Par rapport à l’élection de 2007, le Parti vert a perdu 109 492 votes en 2012, alors que Québec solidaire a fait un gain de 118 702 votes; on peut présumer (une hypothèse à vérifier) que les gains de Québec solidaire proviennent pour une bonne part des Verts. L’Option nationale a recueilli 82 535 nouveaux votes, sans faire élire son chef. Plusieurs petits partis, qui n’existaient pas en 2007, ont récolté un nombre de votes non négligeables, tels les Indépendants et sans désignation, 11 578 votes, le Parti conservateur du Québec, 7 652 votes, la Coalition pour la constituante, 5 189 votes, le Parti nul, 2 743 votes, ainsi de suite… On voit bien que la contestation des électeurs est marginale, moins de 10 % des votes exprimés, et s’exerce de fait largement en périphérie des grandes formations politiques, sans beaucoup d’incidence sur elles ni sur la formation du futur gouvernement.
Au lendemain de l’élection du 4 septembre 2012, la situation politique du Québec apparaît insoutenable, sans issue à moyen terme. Les libéraux n’ont pas reçu la dégelée que leur arrogance méritait et conserve de ce fait tout leur pouvoir de nuisance. La Coalition avenir Québec promet de coopérer avec le nouveau gouvernement, mais certainement pas au détriment de ses propres intérêts politiques. Il suffira que le Parti québécois ressorte ses repoussoirs habituels, tels la charte de la laïcité et le référendum d’initiative populaire, comme il l’a fait malencontreusement lors de la dernière campagne électorale, pour que l’électorat, qui ne veut ni de l’une ni de l’autre, se rebiffe avec les conséquences prévisibles pour sa propre survie. Au sujet de la laïcité, si les Québécois ont pris leur distance vis-à-vis l’institution catholique, cela ne signifie pas qu’ils rejettent les valeurs chrétiennes et ses symboles. Quant au référendum d’initiative populaire, cette option doit être assumée pleinement et ouvertement par un parti politique, et non pas arriver par la porte d’en arrière d’une quelconque initiative populiste.

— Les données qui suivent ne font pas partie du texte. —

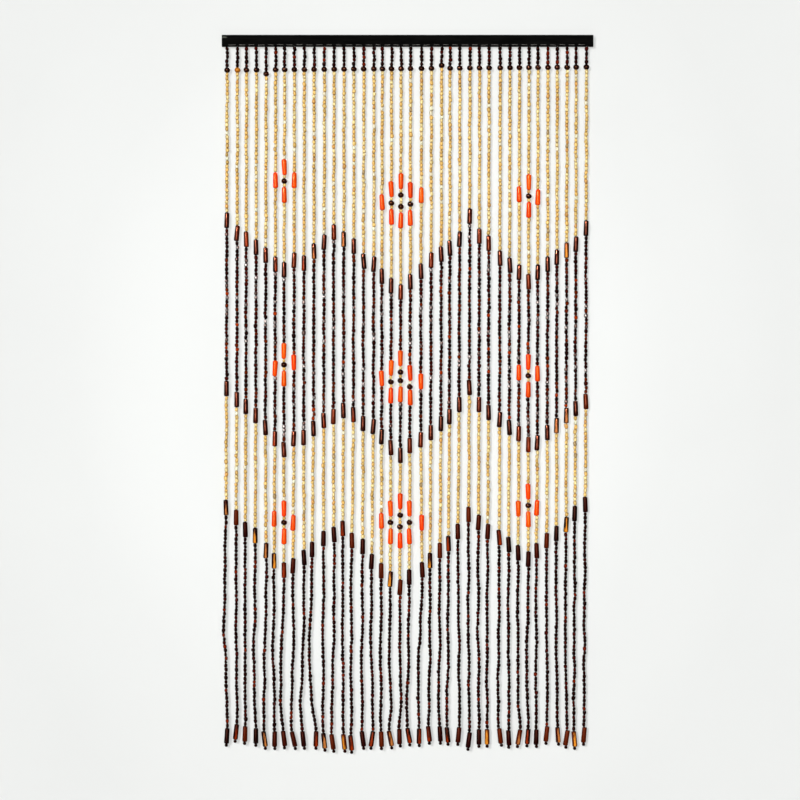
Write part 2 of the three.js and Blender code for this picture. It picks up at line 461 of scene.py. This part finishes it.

Pessimisme ou réalisme? Si le gouvernement péquiste, plus minoritaire que ne l’étaient les libéraux en 2007, décide d’agir en gouvernement provincial intègre et responsable ayant comme objectif la recherche de consensus autour des intérêts collectifs du Québec, par exemple dans l’esprit et la lettre de l’équipe du tonnerre de Jean Lesage du début des années 60, alors ses chances de survivre au prochain budget 2013-2014 sont non négligeables, bien que je n’avancerais pas une grosse somme d’argent sur lesdites chances… La victoire du Parti québécois est et restera « une victoire à la Pyrrhus ». Cette expression fait référence au roi Pyrrhos II (328-272) ou Pyrrhus en latin, célèbre pour ses victoires contre Rome, mais au prix de très lourdes pertes militaires; Pyrrhus perdit finalement l’ultime bataille de Bénévent en 275 avant J.-C., ce qui le força à se retirer dans ses terres d’Épire en Grèce. C’est un enseignement de l’Histoire à ne pas ignorer.